Геологией я начал заниматься так же случайно, как и стихами. Увлекаясь в старших классах литературой и историей не в пример физике и математике, я отчетливо сознавал бесплодность этих увлечений. Когда мы готовились к выпускным экзаменам, на дворе стоял пятьдесят первый год. Еще не завершилась кампания борьбы с «космополитами», а уже планировалось «дело врачей».
Не лучше было и с естественными науками. В разгромленной биологии царил Лысенко. Его узкие пронзительные глазки просверливали нас насквозь с огромного портрета со звездой Героя Социалистического труда. Портрет висел прямо над учительским столом в биологическом кабинете. А на других стенах вперемежку с Дарвиным и Павловым красовались Мичурин, Презент и еще какие-то хмурые личности. Кроме того, меня с детства мутило от вида препарированной кошки или анатомической модели.
Что же было делать? Я никогда не увлекался геологией или минералогией, не собирал камни и, по-существу, никакого понятия не имел об этой специальности. Меня привлекала, скорее, не профессия, а образ жизни. Яд сталинской антисемитской пропаганды до такой степени корродировал мое полудетское сознание (не говорю «душу» — ее тогда, пожалуй, еще не было), что я сам себе казался человеком второго сорта, неженкой и белоручкой, ничего не умеющим. Я мечтал стать «настоящим мужчиной», закаляющим свой дух и тело постоянными трудностями и героическими подвигами хотелось доказать всем (и себе), что я не хуже других. Реализовать эти юношеские комплексы в те невеселые времена, по моему разумению, можно было только связав свою будущую жизнь с армией или экспедициями…
В начале десятого класса в нашей школе появился ладно скроенный молодой подполковник с голубыми просветами и крылышками на золотых погонах, туго перетянутый скрипучей портупеей. Объявлялся набор десятиклассников в курсанты Высшей военно-воздушной академии. До сих пор помню, с каким завистливым вниманием мы следили за ним, когда он рассказывал об условиях приема.
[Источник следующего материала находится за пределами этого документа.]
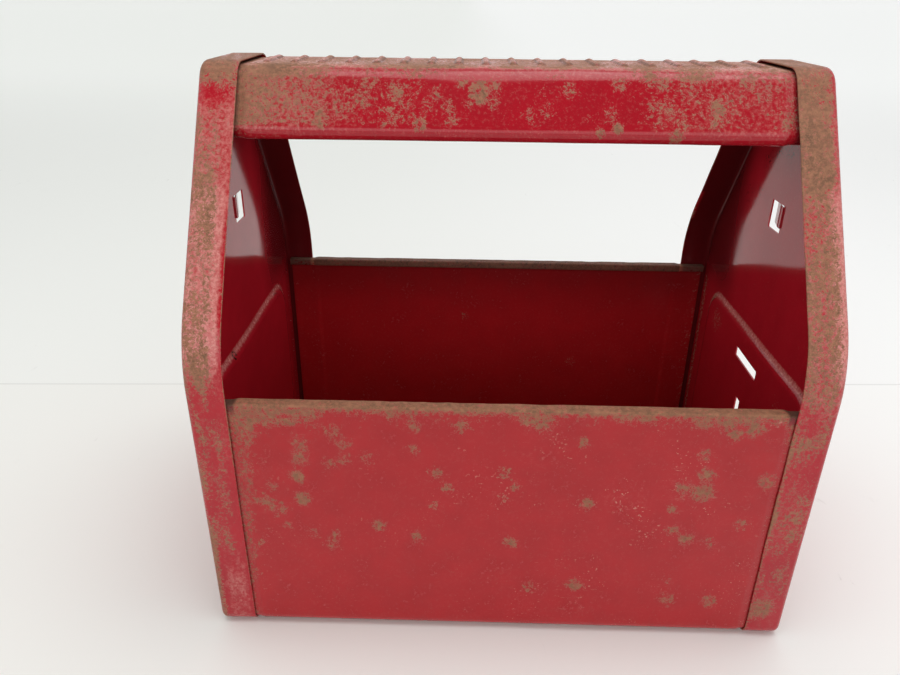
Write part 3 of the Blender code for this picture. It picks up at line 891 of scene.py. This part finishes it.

Через год — всего через год! — уже присваивается первое офицерское звание младшего лейтенанта и жить можно будет не в казарме, а дома. Его литая фигура, туго обтянутая новенькой гимнастеркой с яркими полосками орденских колодок, зелено-черное мерцание погон, портупеи и начищенных до предельного блеска сапог безоговорочно покорили и наши мальчишеские сердца. Через много лет я вспомнил эту сцену, наткнувшись на стихи Соллогуба:
Нельзя забывать, однако, что для нас, школьников военного поколения, облик боевого офицера был тогда главным идеалом. Не в пример Белинскому «титло литератора» заслонялось от нас «блеском мундиров и мишурой эполет». Кроме того, обещались большие по тем временам деньги и полная независимость от родительской опеки. Остатки сомнений были развеяны, когда на новогодний вечер в школу пришли вчерашние выпускники, ребята всего лишь на два класса старше нас, вместе с которыми мы еще вчера выпускали стенгазету и ставили спектакли. Они появились в такой же летной форме, при серебряных погонах с офицерской звездочкой на голубом просвете.
Заявления в академию подало больше половины класса, в том числе и я, совершенно упустив из виду то (показавшееся нам совершенно неважным) обстоятельство, что прием-то был только на специальность «строительство аэродромов», которая никакого отношения к полетам не имела. Поскольку я, не без оснований, побаивался, что меня и в академию из-за пятого пункта не возьмут, то одновременно начал думать — не поступить ли в военно-морское училище, хотя, конечно, о море, как и о геологии, никакого понятия не имел, а воды боялся, поскольку плавать не умел.
В моем увлечении морем во многом «повинны» Сергей и Вадим Карцевы, уверенно пошедшие после седьмого класса сначала в подготовительное, а потом в Высшее военно-морское училище.